At this point we would make the decision to turn off the `kickstart-static64.sh`.
> These would effectively become deprecated and really the default anyway via `kickstart.sh`.
> [name=James Mills]
We would then also deprecate and announce that we no longer support the packages on PackageCloud and disable the repos there.
> These pacakges would be replaced with new packages that wrap our binaries without external dependencies, becuase we plan to do this in paralell we will no longer use PackageCloud for this but normal HTTP storage such as a GCS Bucket.
> [name=James Mills]
## Discussion
### What about collectors?
We have 4 different supported external collectors today:
- Collectors written in Bash
- Collectors written in Python
- Collectors written in JavaScript
- Collectors written in Go
We also have "Core Collectors" distributed along with the Agent written in C.
For Python, JavaScript and Bash collectors we can continue to depend on whatever is available on the Host system to run said collectors.
For collectors written in Go or C, these are already shipped as static binaries and usually have few or even zero external dependencies (_with some exceptions of CGo code, like database collectors_).
### What about Bash?
We are "okay" supporting shelling out to `/bin/bash` for various functionality.
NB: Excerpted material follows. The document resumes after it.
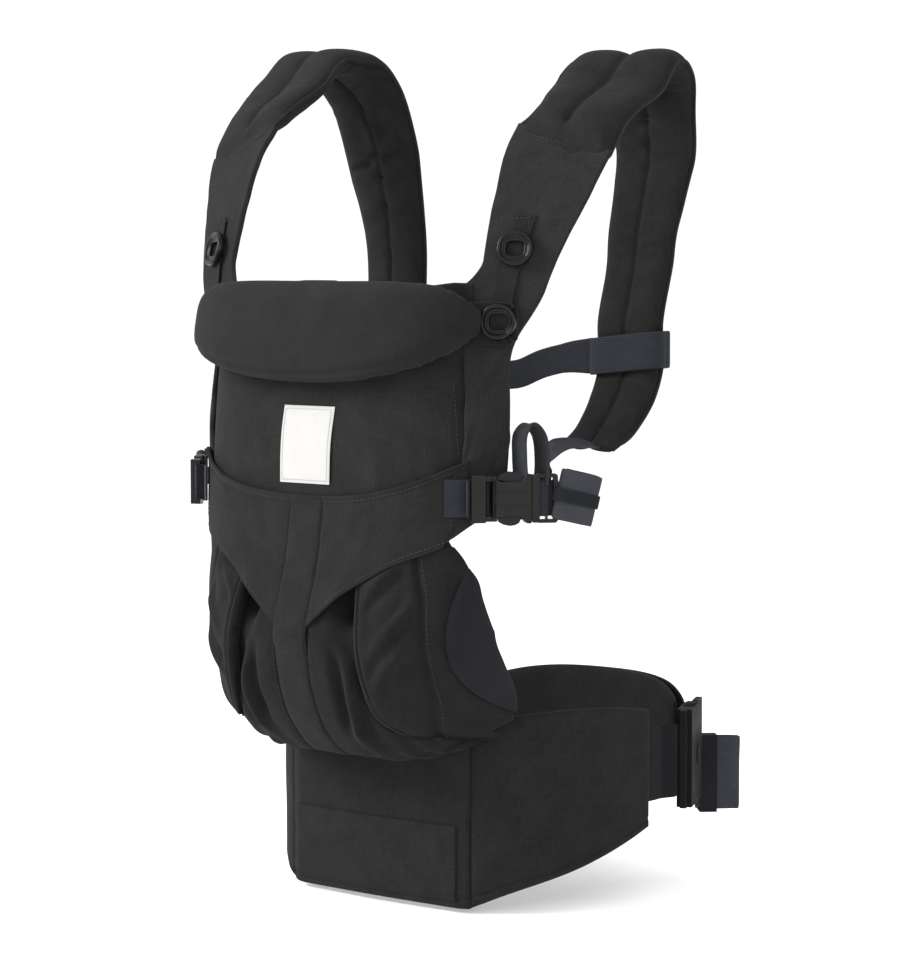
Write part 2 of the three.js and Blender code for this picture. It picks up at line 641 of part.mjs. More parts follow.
// The free end of the waist webbing is rolled up and held by an elastic loop.
const tailGroup = groupAt(turned(45).multiplyScalar(146).setZ(-22), turned(45), point(0, 0, 1));
const waistTail = plate(roundedShape(0, 31, -26, 26, 3), -4.5, 4.5);
const tailGroove = sleeve(50.6, 7.8, 4, 12.8).rotateX(Math.PI / 2).rotateZ(Math.PI / 2).translate(9, 0, 0);
node('waist_tail', subtract(waistTail, tailGroove), 'webbing', tailGroup);
const waistKeeper = sleeve(53, 10, 1.1, 12).rotateX(Math.PI / 2).rotateZ(Math.PI / 2).translate(9, 0, 0);
node('waist_keeper', waistKeeper, 'elastic', tailGroup);

export default carrier;
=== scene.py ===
import itertools
import math

import bpy
import numpy as np
from mathutils import Matrix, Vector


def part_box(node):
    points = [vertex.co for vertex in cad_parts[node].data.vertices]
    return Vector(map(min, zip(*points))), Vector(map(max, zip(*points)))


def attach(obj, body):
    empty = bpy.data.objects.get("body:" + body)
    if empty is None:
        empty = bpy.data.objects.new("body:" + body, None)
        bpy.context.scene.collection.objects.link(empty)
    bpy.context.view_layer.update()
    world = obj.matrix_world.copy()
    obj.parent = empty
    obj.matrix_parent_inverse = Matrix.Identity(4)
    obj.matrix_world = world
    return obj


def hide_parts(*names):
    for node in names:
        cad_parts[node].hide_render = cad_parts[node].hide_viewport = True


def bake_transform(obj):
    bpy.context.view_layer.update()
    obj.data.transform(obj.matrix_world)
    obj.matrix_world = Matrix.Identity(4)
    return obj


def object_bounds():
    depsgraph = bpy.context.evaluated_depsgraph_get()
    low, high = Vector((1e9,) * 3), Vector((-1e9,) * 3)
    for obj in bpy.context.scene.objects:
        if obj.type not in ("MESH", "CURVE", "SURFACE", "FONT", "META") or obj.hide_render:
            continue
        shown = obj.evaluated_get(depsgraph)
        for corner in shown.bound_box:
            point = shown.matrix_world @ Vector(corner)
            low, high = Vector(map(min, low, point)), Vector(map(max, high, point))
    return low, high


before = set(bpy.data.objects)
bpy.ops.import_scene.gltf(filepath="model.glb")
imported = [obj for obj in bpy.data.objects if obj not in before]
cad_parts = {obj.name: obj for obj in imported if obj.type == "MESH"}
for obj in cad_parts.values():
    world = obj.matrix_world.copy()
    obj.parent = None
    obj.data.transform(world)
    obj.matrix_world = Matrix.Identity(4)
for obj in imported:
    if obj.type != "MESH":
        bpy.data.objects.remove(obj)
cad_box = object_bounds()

# A soft baby carrier, as cloth, padding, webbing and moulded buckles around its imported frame.
# Shapes are worked out in millimetres and become metres when a mesh is made.
MM = 0.001
RING = 139.0  # middle radius of the waist ring
WEBBING = 1.6  # thickness of all webbing
WAIST_WEB = 50.0
STRAP_WEB = 25.0
SKIN_DEPTH = 3.0  # the body cloth lies this deep, and the V panel on top of it
SIDES = (("_L", 1), ("_R", -1))
UP = np.array([0.0, 0.0, 1.0])

# Outer surface of the body: height, depth at the middle, depth at the side edge, half width.
BODY_ROWS = np.array([
    [7.5, -126, -103, 104],
    [8.5, -150, -105, 108],
    [15, -173, -106, 111],
    [38, -195, -112, 115],
    [70, -207, -129, 119],
    [102, -208, -142, 121.5],
    [145, -196, -143, 126],
    [187, -190, -142, 131],
    [230, -189, -140, 133],
    [275, -185, -139, 131],
    [327, -176, -140, 126],
])
BODY_BOX = 4.5
LIFT = 26.0
GUSSET_SIDE = 0.872
PANEL_TOP = 325.0

# Middle line of the left shoulder strap, from the side wing over the shoulder and down the back.
STRAP_LINE = np.array([
    [123, -142, 270], [124.5, -140.5, 298], [127, -138, 321], [131, -130, 350], [135.5, -118, 381],
    [139, -106, 407], [140.5, -86, 432], [141, -53, 452], [140, -30, 470], [135.5, -8, 464],
    [128, 8, 446], [121, 18, 418], [112, 22, 385], [105.5, 22, 352], [105, 22, 300],
    [105, 22, 250], [103.5, 10, 233], [101, -8, 222],
], float)
BASE_END = 6


# ---------------------------------------------------------------- numbers
def mix(a, b, s):
    return a + (b - a) * s


def smoothstep(x, low, high):
    s = np.clip((np.asarray(x, float) - low) / (high - low), 0, 1)
    return s * s * (3 - 2 * s)


def bump(x, middle, reach):
    return np.exp(-((np.asarray(x, float) - middle) / reach) ** 2)


def hump(x, a, b, c, d):
    """Rises from 0 at a to 1 at b, and falls from 1 at c to 0 at d."""
    return smoothstep(x, a, b) * (1 - smoothstep(x, c, d))


def dome(u, edge, shape=0.5):
    """1 at the middle and 0 where u is -1 or 1. A higher edge makes it flatter inside."""
    return np.maximum(1 - abs(u) ** edge, 0) ** shape


def power(value, exponent):
    """A power of the size of a value, with the value's sign."""
    return np.sign(value) * abs(value) ** exponent


def stacked(*parts):
    return np.stack(parts, axis=-1)


def between(values, s):
    return np.interp(s, np.linspace(0, 1, len(values)), values)


def curve(knots, x):
    """A smooth curve through (place, value) knots, flat past its ends."""
    places, values = np.array(sorted(knots), float).T
    slopes = np.gradient(values, places)
    x = np.clip(x, places[0], places[-1])
    i = np.clip(np.searchsorted(places, x) - 1, 0, len(places) - 2)
    step = places[i + 1] - places[i]
    s = (x - places[i]) / step
    a = values[i] + slopes[i] * step * s * (1 - s) ** 2 - 3 * values[i] * s**2 + 2 * values[i] * s**3
    return a + (3 * s**2 - 2 * s**3) * values[i + 1] - slopes[i + 1] * step * s**2 * (1 - s)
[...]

We effectively `popen()` out to either `/bin/bash` or `/usr/bin/env bash`. Long term it would be nice to shell out to `/bin/sh` or `/usr/bin/env sh` so we can support systems that do not ship with Bash, e.g: Busybox or a myriad of IoT platforms. Longer long term we would eliminate all use of shell scripts and shelling out for agent functionality.
### What about eBPF Plugin?
> This is an interesting point because eBPF heavily depends on the Linux ABI. Whilst I'm confident the shared libraies will not be a problem and we can also hoose to statically link the eBPF Plugin inside the `netdata` binary, eBPF will not work on any other type of OS besides ones that run the Linux Kernel.
>
> Its a bit of a special case but one I think we can live with until we make plans to also support other types of tracing that you find in non-Linux Kernels such as *BSD's DTrace.
> [name=James Mills]
@thiagoftsm Your thoughts here would be invaluable!
@thiagoftsm Yes @ mention works. Please commant as per above ☝️
### What about Native Binary Packages built from Source for Linux Distro X?
We should not do this for several reasons:
- We're a small company and simply do not have the bandwidth to support Netdata on even the subset of systems we try to support today!
- The community at large has a much wider variety of packages across many more systems than we do! (see below_)
- We should simplify the way we package and distribute Netdata so we can focus on more important things.
- Doing so means we can get the Netdata agent out to more systems, more architectures and more OSes more easily.
Many software that exists on many more systems than we do are not distributed this way. Some examples:
Statically linked:
- Prometheus
- InfluxDB
- Docker
- Syncthing ([Stats](https://data.syncthing.net/))
Bundle all Dependencies:
- Dropbox
- Virtualbox
- Chrome (_depends on a very small number of consistent Systems libs_)
In addition, it appears the community at large maintains their own Netdata package(s) across quite a large variety of systems. See: https://repology.org/project/netdata/versions -- Not only does this have a larger coverage than our own packages but it makes sense that the community can do this as they have more bandwidth.
### We have seen several installation errors that are not getting caught with our current process.
This is a bit of a KP. There are several things going on here:
- We don't `set -e` in most/all? of our packaging scripts and tooling. We should and this plan once executed will ensure we do this. [#TBD](TBD)
- We already have an extensive CI test suite for the source-based installed `./netdata-installer.sh` which `kickstart.sh` ultimately uses. So any installation errors that fail should be caught there and block PRs (_and do_).
- It is a known issue and has been problematic that changes to our packaging can and has resulted in broken Travis builds for our RPM/DEB packages. This plan's primary goal is to eliminate these set of problems entirely.
### We have no way to checkpoint in stable releases, to prevent a binary from going out until we're ready.
This is a KP and technical debt we inherited.
I will be fixed and the full release process / workflow refactored. This is the last and final thing on our last before we kill Travis with fire 🔥
### How do we update our supported OSs matrix and what does it mean for our processes?
We don't. If this plan is approved and executed within a few weeks the plan is to eliminate this complicated and hard-to-follow list entirely and replace it simply with:
> Supported Systems:
> - All Linux OS(es) for x86, x86_64, arm and arm64.
> - All BSD OS(es) for x86, x86_64
And eventually Windows (_once we get there_)!